··· Data for this exercise ···

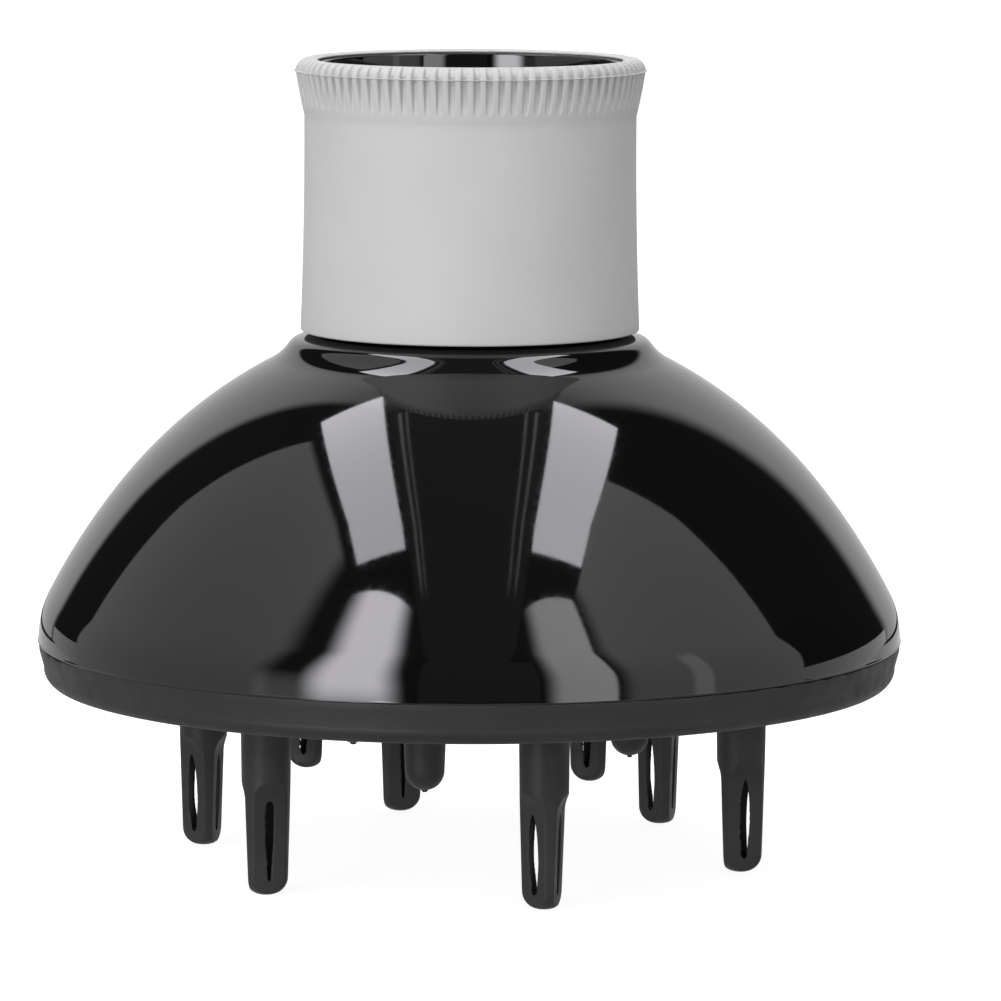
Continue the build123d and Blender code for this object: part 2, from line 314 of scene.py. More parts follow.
def make_sleeve():
    foot = [(SLEEVE_FOOT_RADIUS - SLEEVE_EDGE * (1 - sin(t)), SLEEVE_FOOT + SLEEVE_EDGE * (1 - cos(t)))
            for t in np.linspace(0, pi / 2, 8)]
    wall = three_point(foot[-1], (SLEEVE_MID, SLEEVE_MID_Z), (WAIST, BAND_FOOT), 30)
    middle = (between(WAIST, BAND, 0.5) + BAND_BULGE, between(BAND_FOOT, BAND_TOP, 0.5))
    edge = FLASH_HALF + 0.03
    band = three_point((WAIST, BAND_FOOT), middle, (BAND, BAND_TOP - edge), 40)
    flash_side = BAND + FLASH_SIDE * FLASH
    flash = [(flash_side, BAND_TOP - FLASH_HALF), (BAND + FLASH, BAND_TOP),
             (flash_side, BAND_TOP + FLASH_HALF)]
    crest = (LIP_CREST, SLEEVE_TOP)
    bulge = (between(LIP_CREST, BAND, LIP_BULGE), between(BAND_TOP, SLEEVE_TOP, LIP_BULGE))
    lip = three_point((BAND, BAND_TOP + edge), bulge, crest, 26)
    bulge = (between(LIP, LIP_CREST, CURL_BULGE), between(SLEEVE_TOP, LIP_FOOT, CURL_BULGE))
    curl = three_point(crest, bulge, (LIP, between(LIP_FOOT, SLEEVE_TOP, 0.5)), 9)
    outline = soften(
        [(SLEEVE_BORE, SLEEVE_FOOT, 0.3)]
        + plain(foot) + plain(wall[1:]) + plain(band[1:]) + plain(flash) + plain(lip) + plain(curl[1:])
        + [(LIP, LIP_FOOT, 0.12), (SLEEVE_BORE, LIP_FOOT, 0.2)])

    def push(angle, radius, z):
        outside = radius > SLEEVE_BORE + 0.3
        on_lip = z > BAND_TOP + FLASH_HALF
        on_flash = np.abs(z - BAND_TOP) <= FLASH_HALF
        # a groove opens at the waist, and closes again before the lip's crest
        band_depth = np.clip(radius - GROOVE_FLOOR, 0, None) * (z > BAND_FOOT)
        last = between(LIP_CREST, BAND, LIP_GROOVE_END)
        lip_depth = LIP_GROOVE * np.sqrt(np.clip((radius - last) / (BAND - last), 0, 1))
        depth = np.where(on_lip, lip_depth, band_depth) * outside
        depth = depth * (1 + GROOVE_UNEVEN * wave(angle, 3, first=7))
        share = (angle * RIBS / TURN) % 1
        away = np.abs(share - 0.5) / np.sqrt(np.clip(depth / GROOVE_END, 0.04, 1))
        groove = 1 - rise(away, GROOVE_HALF - GROOVE_SIDE, GROOVE_HALF)
        move = -depth * groove
        # the thin mould line keeps its height across the grooves
        uneven = 0.05 * wave(angle, 5, first=23) + 0.04 * wave(angle, 6, parts=9, first=61)
        move = np.where(on_flash, FLASH_DIP * move + uneven, move)
        # over the lip a groove's depth turns from inwards to downwards
        lean = np.clip((z - BAND_TOP) / (SLEEVE_TOP - BAND_TOP), 0, 1) * on_lip * pi / 2
        # soft walls are never quite round, and the lip's inner edge is a little torn on one side
        soft = OUT_OF_ROUND * wave(angle, 8, parts=3, first=1) * (z < BAND_FOOT) * outside
        side = hump(angle_from(angle, LIP_TORN_AT), 0, radians(LIP_TORN_HALF))
        torn = LIP_TORN * np.clip(wave(angle, 31, parts=9, first=53), -0.3, 1) * side
        inner_edge = hump(radius, LIP, 0.35) * (z > LIP_FOOT - 0.05)
        upwards = np.minimum(move * np.sin(lean), SLEEVE_TOP - z)
        return move * np.cos(lean) + soft - torn * inner_edge, upwards

    points, faces = turned(outline, rib_angles(), push)
    return piece("grip_sleeve_skin", points, faces, "sleeve", "sleeve", "grip_sleeve")


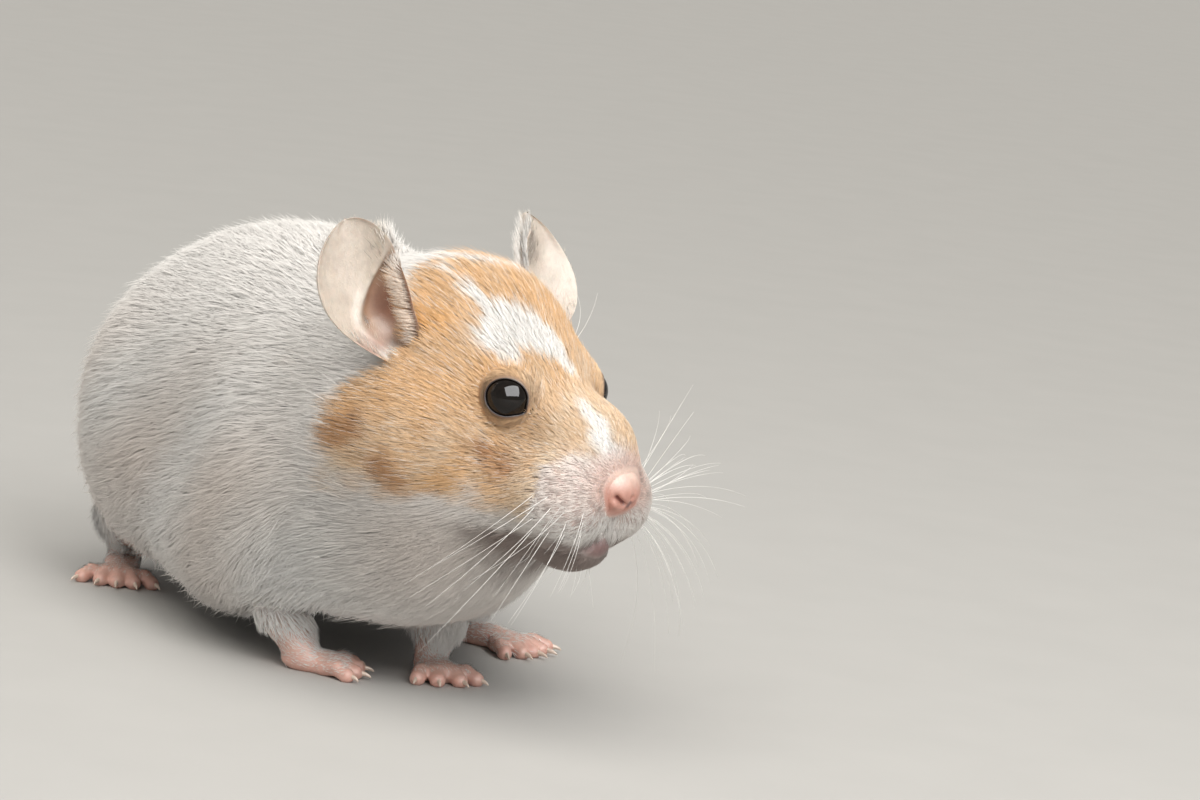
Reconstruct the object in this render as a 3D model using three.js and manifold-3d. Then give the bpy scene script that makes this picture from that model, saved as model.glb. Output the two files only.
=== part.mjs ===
// A Syrian hamster, life size, standing on four feet in mid step with its head turned to its left.
// Millimetres. The animal faces -Y, +X is its left side, +Z is up, and the floor is z = 0.
//
// The outline is the outer surface of the coat. Trunk, neck and head are one blended form: each
// lobe below is an ellipsoid, and the lobes melt into each other over a stated distance. Sections
// cut across a spine give the skin of that form, and thin gaps part it into the named pieces.

import * as THREE from 'three';
import { LoftGeometry } from 'three/addons/geometries/LoftGeometry.js';
import { mergeVertices } from 'three/addons/utils/BufferGeometryUtils.js';
import Module from 'manifold-3d';

const wasm = await Module();
wasm.setup();

// ---- Driving dimensions ----

const GAP = 0.3; // left between pieces that touch
const SECTION_SIDES = 28;
const TRUNK_SECTIONS = 13;
const HEAD_SECTIONS = 18;
const HEAD_LENGTH = 39; // along the spine, where sections stand closer
const TURN_SHARES = [0.38, 0.82]; // of the spine, where sections turn from the trunk to the head
const END_INSET = 0.35; // how far under the surface the spine ends
const SPINE_RISE = 58; // highest point of the back over the floor
const BELLY_CLEARANCE = 3.4; // height of the belly's coat over the floor
const CHEST_CLEARANCE = 8;
const SHOULDER_HALF_WIDTH = 23.5;
const FLANK_HALF_WIDTH = 28.5;
const HAUNCH_HALF_WIDTH = 31;
const RUMP_END = 78; // how far the rump reaches behind the forefeet

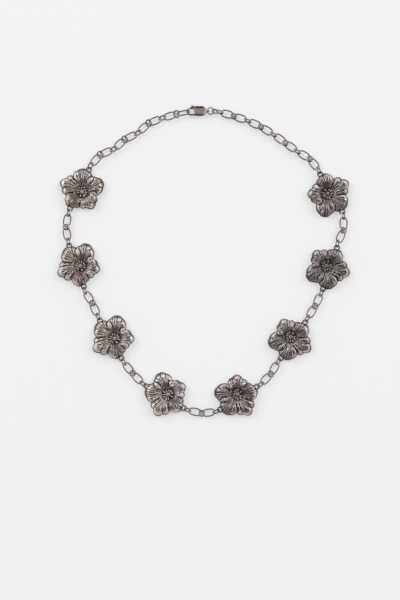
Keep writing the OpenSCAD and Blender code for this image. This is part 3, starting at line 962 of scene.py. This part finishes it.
class NECKLACE_OT_chain(bpy.types.Operator):
    """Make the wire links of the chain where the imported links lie"""

    bl_idname = "necklace.chain"
    bl_label = "Make chain"

    def execute(self, context):
        look = context.scene.necklace_finish
        finish = silver_finish("drawn silver wire", look, look.gloss - 0.04)
        for start, wire, end, kind in LINKS:
            for node in [n for n in frame["nodes"] if n.startswith(start)]:
                shapes = [wire_link(*lie_of(points), wire, end) for points in loose_solids(node)]
                make_piece("wire_" + node, shapes, finish, "necklace", [node], WARM)
        (points,) = loose_solids("jump_ring")
        middle, _, length, _ = lie_of(points)
        ring = (length / 2 - JUMP_WIRE) * circle(64) + middle
        shape = tube(ring, JUMP_WIRE, (0, 0, 1), True)
        make_piece("wire_jump_ring", [shape], finish, "necklace", ["jump_ring"],
                   WARM)
        return {"FINISHED"}


class NECKLACE_OT_clasp(bpy.types.Operator):
    """Make the lobster clasp: body with hook and tail ring, and the lever"""

    bl_idname = "necklace.clasp"
    bl_label = "Make clasp"

    def execute(self, context):
        look = context.scene.necklace_finish
        finish = silver_finish("clasp silver", look, look.gloss - 0.05)
        at = np.array(frame["joints"][0]["pos_m"]) / MM - (*PIVOT, 0)
        low, high, bulge = -CHEEK_HEIGHT, CHEEK_HEIGHT, CHEEK_BULGE
        tail = TAIL_RADIUS * circle(40)[:, [0, 2, 1]] + TAIL
        dome = np.linspace(0.5, 1.62, 8)
        wide = PIN_RADIUS * rounded((dome - 1.42) / 0.2, 0.02)
        body = [
            plate(CHEEK, (1.5, 0.0), high, high, (0, bulge), 0.70),
            plate(CHEEK, (1.5, 0.0), low, low, (bulge, 0), 0.5),
            plate(CORE, (2.4, -0.6), low, high, (0.01, 0.01), 0.3, soft=1),
            hook(),
            tube(tail, TAIL_WIRE, (0, 1, 0), True, shine=0.34),
            post(PIVOT, dome, wide, 0.75),
            post(PIVOT, -dome, wide, 0.5),
        ]
        hue = clasp_hue(np.concatenate([shape[0] for shape in body]))
        make_piece("clasp_with_hook", [placed(with_tarnish_and_painted_light(shape), 0, at) for shape in body], finish,
                   "necklace", ["clasp_body"], hue)
        lever = plate(LEVER, (-1.5, 1.9), -0.3, 0.3, (0.28, 0.28), 0.50, soft=1)
        make_piece("sprung_lever", [placed(lever, 0, at)], finish, "lever", ["clasp_lever"],
                   (1.06, 0.94, 0.88))
        return {"FINISHED"}


class NECKLACE_OT_stage(bpy.types.Operator):
    """Make the pale floor, the soft lights and the camera straight above"""

    bl_idname = "necklace.stage"
    bl_label = "Make stage"

    def execute(self, context):
        stage, scene = context.scene.necklace_stage, context.scene
        mesh = bpy.data.meshes.new("pale_floor")
        rim = FLOOR_RADIUS * circle(64)
        mesh.from_pydata(rim.tolist(), [], [list(range(64))])
        mesh.materials.append(floor_finish(stage.floor, stage.glow))
        floor = bpy.data.objects.new("pale_floor", mesh)
        scene.collection.objects.link(floor)
        lamps = [
            ("key_light", (-1.50, 1.00, 1.50), 1.30, stage.key),
            ("fill_light", (1.60, 0.80, 1.40), 1.30, stage.fill),
        ]
        for name, place, size, power in lamps:
            light = bpy.data.lights.new(name, "AREA")
            light.shape, light.size, light.energy = "DISK", size, power
            lamp = bpy.data.objects.new(name, light)
            lamp.location = place
            lamp.rotation_euler = (-Vector(place)).to_track_quat("-Z", "Y").to_euler()
            scene.collection.objects.link(lamp)
        scene.world = even_surround(stage.sky)
        scene.view_settings.view_transform = "Standard"
        eye = bpy.data.cameras.new("camera")
        eye.lens, eye.sensor_width = 85, 36
        eye.clip_start, eye.clip_end = 0.01, 20
        camera = bpy.data.objects.new("camera", eye)
        x, y = PICTURE_MIDDLE
        camera.location = (x * MM, y * MM, CHAIN_HEIGHT * MM + stage.height)
        scene.collection.objects.link(camera)
        scene.camera = camera
        return {"FINISHED"}


class NECKLACE_PT_panel(bpy.types.Panel):
    """Sizes, colours and operators of the necklace"""

    bl_idname = "NECKLACE_PT_panel"
    bl_label = "Flower collar necklace"
    bl_space_type = "VIEW_3D"
    bl_region_type = "UI"
    bl_category = "Necklace"

    def draw(self, context):
        for group in GROUPS:
            settings = getattr(context.scene, group)
            for name in settings.__annotations__:
                self.layout.prop(settings, name)
        for operator in OPERATORS:
            self.layout.operator(operator.bl_idname)


GROUPS = {
    "necklace_flowers": NecklaceFlowers,
    "necklace_finish": NecklaceFinish,
    "necklace_stage": NecklaceStage,
}
OPERATORS = [NECKLACE_OT_flowers, NECKLACE_OT_chain, NECKLACE_OT_clasp, NECKLACE_OT_stage]
CLASSES = [*GROUPS.values(), *OPERATORS, NECKLACE_PT_panel]


def register():
    for cls in CLASSES:
        bpy.utils.register_class(cls)
    for name, group in GROUPS.items():
        setattr(bpy.types.Scene, name, bpy.props.PointerProperty(type=group))


def unregister():
    for name in GROUPS:
        delattr(bpy.types.Scene, name)
    for cls in reversed(CLASSES):
        bpy.utils.unregister_class(cls)


def main():
    """Register the classes, then make the stage and every piece in turn."""
    register()
    bpy.ops.necklace.stage()
    bpy.ops.necklace.flowers()
    bpy.ops.necklace.chain()
    bpy.ops.necklace.clasp()
    bpy.context.view_layer.update()


if __name__ == "__main__":
    main()
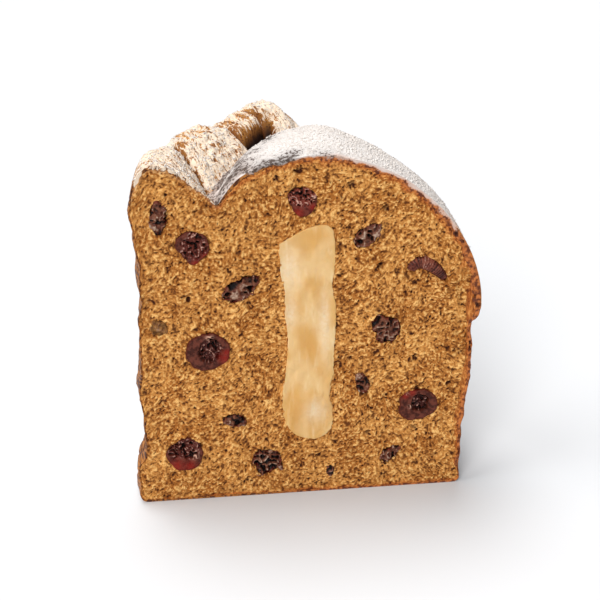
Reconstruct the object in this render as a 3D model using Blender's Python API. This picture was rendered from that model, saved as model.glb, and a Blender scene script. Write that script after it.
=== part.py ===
"""Half of a tall filled panettone, standing on its base with the cut face towards -Y.

The loaf, crumb and crust together, is one solid. A column of cream runs down its middle, and
candied cherries and raisins sit in sockets in the cut face. The origin is on the flat base,
on the loaf's centre line in X and midway between the cut face and the back.
"""

import math

import bmesh
import bpy
import numpy as np

MM = 0.001

# Driving dimensions of the loaf
MOULD_RADIUS = 86.0 * MM
LOAF_HEIGHT = 192.5 * MM
CUT_OFFSET = 8.0 * MM
PIECE_DEPTH = 97.0 * MM
CUT_Y = -PIECE_DEPTH / 2
AXIS_Y = CUT_Y + CUT_OFFSET

# Unevenness of the moulded side: swellings on the left as height, middle and half width, the
# bulge at its foot, the taper of the right side, and slow waves as height, turns with bearing
# and turns with height
LEFT_SWELLINGS = ((2.0 * MM, 64.0 * MM, 14.0 * MM), (2.2 * MM, 168.0 * MM, 14.0 * MM))
LEFT_FOOT_BULGE = 4.2 * MM
LEFT_FOOT_TOP = 28.0 * MM
LEFT_FOOT_FULL = 22.0 * MM
RIGHT_TAPER = 3.4 * MM
RIGHT_TAPER_TOP = 80.0 * MM
RIGHT_TAPER_FULL = 8.0 * MM
SIDE_WAVES = ((0.5 * MM, 0.21, 95.0), (-0.4 * MM, 0.13, -310.0))

# The crown's dome, which spills over the mould's rim as a lip on the right and at the back
LIP_HEIGHT = 108.0 * MM
LIP_UNDERSIDE = 98.0 * MM
LIP_OVERHANG = 4.6 * MM
DOME_X = 4.0 * MM
DOME_SIDE_POWER = 1.85
DOME_BACK_POWER = 2.6
DOME_BACK_RISE = 6.0 * MM

# The torn ring of crust that stands along the left side and the back, in degrees from the left
RIDGE_RADIUS = 76.5 * MM
RIDGE_BEARINGS = (-12.0, 30.0, 45.0, 56.0, 60.0, 73.0, 80.0, 91.0, 101.0, 113.0, 126.0)
RIDGE_HEIGHTS = (190.0, 190.0, 191.0, 188.0, 190.0, 195.0, 198.0, 184.0, 164.0, 132.0, 95.0)
RING_CORNER_DROP = 12.0 * MM
RING_CORNER_POWER = 2.5
RING_INNER_DROP = 20.0 * MM
RING_WIDTH_FRONT = 32.0 * MM
RING_WIDTH_BACK = 16.0 * MM

# The crease where the dome rolls down against the ring: its radius about the axis by bearing
CREASE_BEARINGS = (0.0, 17.0, 46.0, 65.0, 90.0)
CREASE_RADII = (45.0, 43.0, 52.0, 60.0, 68.0)
CREASE_ROLL = 6.5 * MM
CREASE_ROLL_WIDTH = 12.0 * MM
CREASE_FILLET = 1.6 * MM

# Clefts between the ring's folds: bearing, depth and half width in degrees
CLEFTS = ((28.0, 6.0 * MM, 3.8), (57.5, 5.0 * MM, 2.6), (76.0, 7.0 * MM, 2.6))
CLEFT_SLANT = 1.05 / MM
CLEFT_SLANT_END = 60.0

# How the sphere that becomes the loaf is divided: rows over the crown, down the side, round the
# foot and across the base, and how far its columns are drawn together on the left
SIDE_SEGMENTS = 64
CROWN_ROWS = 22
SIDE_ROWS = 14
FOOT_ROWS = 2
BASE_ROWS = 2
ROWS = CROWN_ROWS + SIDE_ROWS + FOOT_ROWS + BASE_ROWS
COLUMN_DRAW = 0.33
LIP_ROW_DRAW = 0.8
FOOT_RADIUS = 4.0 * MM

# Fit of a piece in its socket
SOCKET_GAP = 0.4 * MM
FRUIT_PROUD = 1.2 * MM

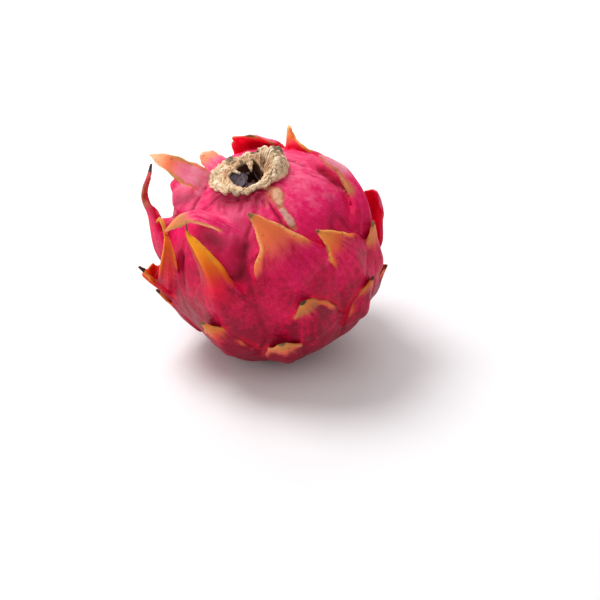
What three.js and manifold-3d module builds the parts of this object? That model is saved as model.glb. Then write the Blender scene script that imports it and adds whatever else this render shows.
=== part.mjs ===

···

Output exactly the lines running from the line containing "two files only." through the line containing "import Module from 'manifold-3d';", and only those lines.

Task answer —
Reconstruct the object in this render as a 3D model using three.js and manifold-3d. Then give the bpy scene script that makes this picture from that model, saved as model.glb. Output the two files only.
=== part.mjs ===
// A Syrian hamster, life size, standing on four feet in mid step with its head turned to its left.
// Millimetres. The animal faces -Y, +X is its left side, +Z is up, and the floor is z = 0.
//
// The outline is the outer surface of the coat. Trunk, neck and head are one blended form: each
// lobe below is an ellipsoid, and the lobes melt into each other over a stated distance. Sections
// cut across a spine give the skin of that form, and thin gaps part it into the named pieces.

import * as THREE from 'three';
import { LoftGeometry } from 'three/addons/geometries/LoftGeometry.js';
import { mergeVertices } from 'three/addons/utils/BufferGeometryUtils.js';
import Module from 'manifold-3d';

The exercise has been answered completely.